- **Exercise task**
Write out the whole listing again, exactly as given.
:::
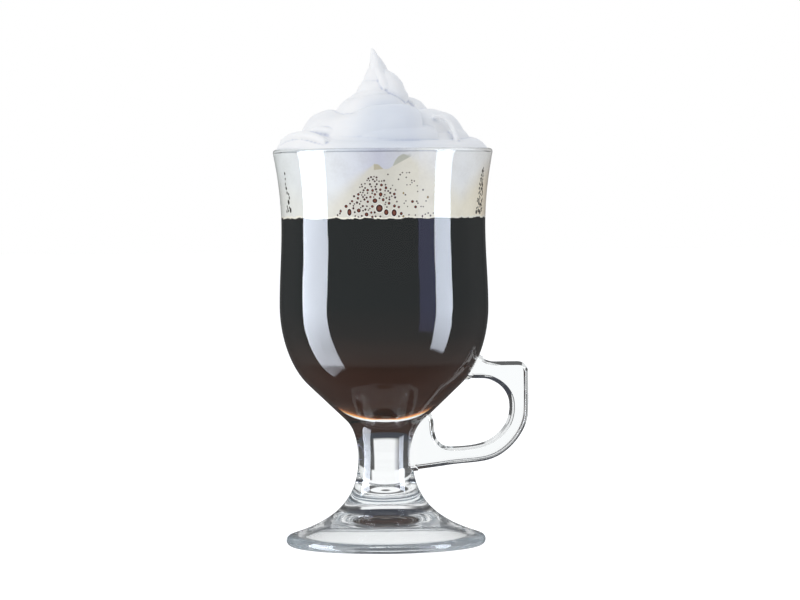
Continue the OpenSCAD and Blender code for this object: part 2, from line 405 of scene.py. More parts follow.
def graded(tree, value, low, high, stops, top=1):
    """A colour, or a number below top, by stops of (place, colour or number) between low and high."""
    values = [kept if isinstance(kept, tuple) else (kept / top,) * 3 for _, kept in stops]
    shares = [(place - low) / (high - low) for place, _ in stops]
    made = ramp(tree, share_of_way(tree, value, low, high), list(zip(shares, values)))
    return made if top == 1 else maths(tree, "MULTIPLY", made, top)


def by_bearing(tree, bearing, stops, top=1):
    """A colour, or a number below top, that changes round the glass."""
    return graded(tree, bearing, -180, 180, stops, top)


def bearing_of(tree, parts, turn):
    """Degrees round the glass's axis, from the camera's side round by the right."""
    flipped = maths(tree, "MULTIPLY", parts.outputs["Y"], -1)
    bearing = maths(tree, "DEGREES", maths(tree, "ARCTAN2", parts.outputs["X"], flipped))
    return maths(tree, "ADD", bearing, math.degrees(turn))


def blended(tree, amount, first, second, way="MIX"):
    """The second colour over the first, by an amount from nought to one."""
    colours = {0: amount, 6: first, 7: second}
    return wired(tree, "ShaderNodeMix", colours, data_type="RGBA", blend_type=way).outputs[2]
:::
- **Answer to this task**
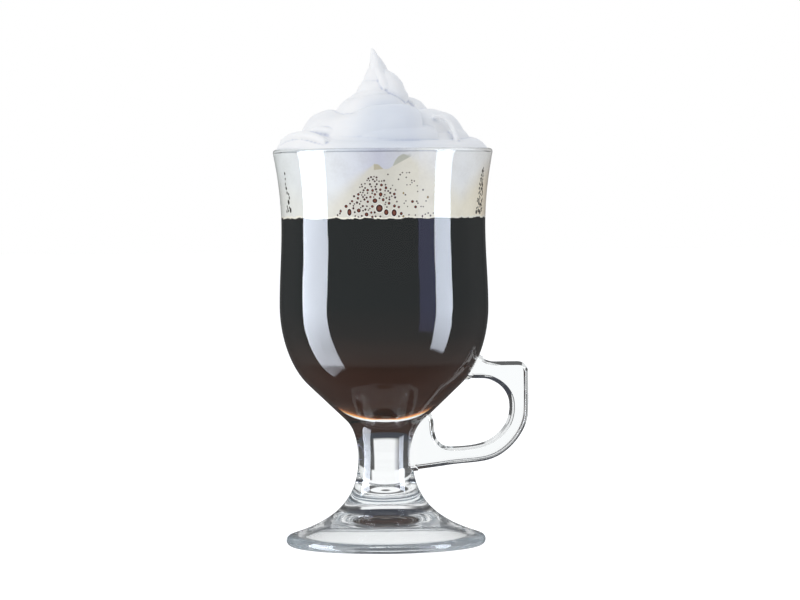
Continue the OpenSCAD and Blender code for this object: part 2, from line 405 of scene.py. More parts follow.
def graded(tree, value, low, high, stops, top=1):
    """A colour, or a number below top, by stops of (place, colour or number) between low and high."""
    values = [kept if isinstance(kept, tuple) else (kept / top,) * 3 for _, kept in stops]
    shares = [(place - low) / (high - low) for place, _ in stops]
    made = ramp(tree, share_of_way(tree, value, low, high), list(zip(shares, values)))
    return made if top == 1 else maths(tree, "MULTIPLY", made, top)


def by_bearing(tree, bearing, stops, top=1):
    """A colour, or a number below top, that changes round the glass."""
    return graded(tree, bearing, -180, 180, stops, top)


def bearing_of(tree, parts, turn):
    """Degrees round the glass's axis, from the camera's side round by the right."""
    flipped = maths(tree, "MULTIPLY", parts.outputs["Y"], -1)
    bearing = maths(tree, "DEGREES", maths(tree, "ARCTAN2", parts.outputs["X"], flipped))
    return maths(tree, "ADD", bearing, math.degrees(turn))


def blended(tree, amount, first, second, way="MIX"):
    """The second colour over the first, by an amount from nought to one."""
    colours = {0: amount, 6: first, 7: second}
    return wired(tree, "ShaderNodeMix", colours, data_type="RGBA", blend_type=way).outputs[2]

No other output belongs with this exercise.